Skrovronsky and her husband Tom Skrovronsky share the love of buttons. The two landed in Sequim 14 years ago via Southern California and then Bellevue. However, Gloria Skovronsky remembers visiting friends in the area as a youngster and loving the area, thinking she would someday live here. And violá, here they are.

She is about as animated as it gets when talking about buttons, their history, collections, the convention, her fellow club members. Her husband is at the same level, having written two books on the subject of buttons.

“When my husband and I take a vacation, it’s to a button show,” she laughed.

Buttons are as old as clothing itself. Over the years buttons have been made of stone, pottery, wood, shell, flint, the antler of a deer, ivory, bronze, silver and gold. Early buttons, according to Ian McNeil writing in the “Encyclopedia of the History of Technology,” originally were used more as an ornament rather than a fastening. The earliest known button was found at Mohenjo-daro in the Indus Valley, which is now Pakistan. It is made of a curved shell and is estimated to be about 5,000 years old. Early buttons consisted of a decorative flat face that fit into a loop since reinforced buttonholes weren’t invented until the mid-13th century.

A button packs an extraordinary amount of information about a given time and place, and provenance on its tiny face. Take, for example, Tom’s collection of livery buttons, buttons on the uniforms of household servants from the mid-18th century. These metal buttons often were decorated with the coat-of-arms from a particular country, in Tom’s case, France. Or, Gloria’s card of elephant-related buttons, which she said, took her four years to complete.

She loves animal buttons. “My mother collected elephant figurines and my sister and I used to love her elephant collection. It’s probably why I like the elephant buttons.”

Although an artist by profession, Skovronsky’s interest in button collecting began while working for a company in Bellevue that sold buttons. Skovronsky was asked to take the buttons to sell at at a show in Seattle.

“I walked in and fell in love (with the buttons),” she remembered. Inevitably she began collecting all sorts of buttons.

Now, Skovronsky breaks into a bright smile whenever showing one of her shadow boxes neatly arranged with buttons from around the world, from antique to modern, some more than 200 hundred years old, most from trading or finding treasures online at sites such as eBay. Her favorite? Twentieth-century buttons that accentuated clothing of the era.

‘Feed your collection’

Most collectors enjoy the historical facet of buttons. Some collect an entire costume, as well as the buttons holding it together. Skovronsky said she always tells club members to “feed your collection, because even if the button is brand new, it will eventually be discontinued.”

Another tidbit from Skovronsky: In the 1940s and during World War II, buttons were made of plaster of Paris and materials other than metal. Why? Because all the metal went into war weaponry.
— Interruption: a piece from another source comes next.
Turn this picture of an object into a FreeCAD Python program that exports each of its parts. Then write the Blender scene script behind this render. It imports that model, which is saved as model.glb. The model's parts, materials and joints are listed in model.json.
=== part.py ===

Button collecting was recognized as an organized hobby with the founding of the National Button Society in 1938. Many state and local button clubs were established in the 1940s and many of those clubs began sponsoring their own button shows. The National Button Society now has more than 3,000 members worldwide, with 39 states represented by button clubs. Membership in the National Button Society is open to individuals and organizations who collect buttons and who support the objective of the NBS, which is the preservation of the aesthetic and historical significance of buttons for future generations.

For the convention, button buffs from Oregon, Idaho and western and eastern Washington will travel to Sequim with their button collections in tow, to share with one another and visitors, buy and sell and simply enjoy the company of those who share a deep interest in buttons.

A button, Skovronsky said, can sell anywhere from five cents to $1,000, depending on its age, condition and the “gotta have it” factor. One of the highlights for attendees is the annual button competition. Buttons must be displayed in 9-inch by 12-inch shadow boxes, which are then hung on racks throughout the convention room. Judges, one experienced, one new, and a clerk, decide on prizes for winners.

“We have 37 awards,” Skovronsky explained, “from $1 to $5, depending on the display. It’s the ribbon that’s more important than the prize.”

For the Peninsula Button Club members — and in particular, Skovronsky, — the anticipated convention certainly will be a weekend to remember and hopefully will entice the visiting clubs to bring their buttons back in the near future.

“It’s truly a lot of fun,” Skovronsky said, adding an invitation to “bring your grandmother’s old can of buttons and let us tell you what they are all about.”

The State Button Society Convention is free to the public from 10 a.m.-5 p.m. Friday, Sept. 16, and from 10 a.m.-3 p.m. Saturday, Sept. 17. The event takes place at the Holiday Inn Express and Suites, 1441 E. Washington St., Sequim.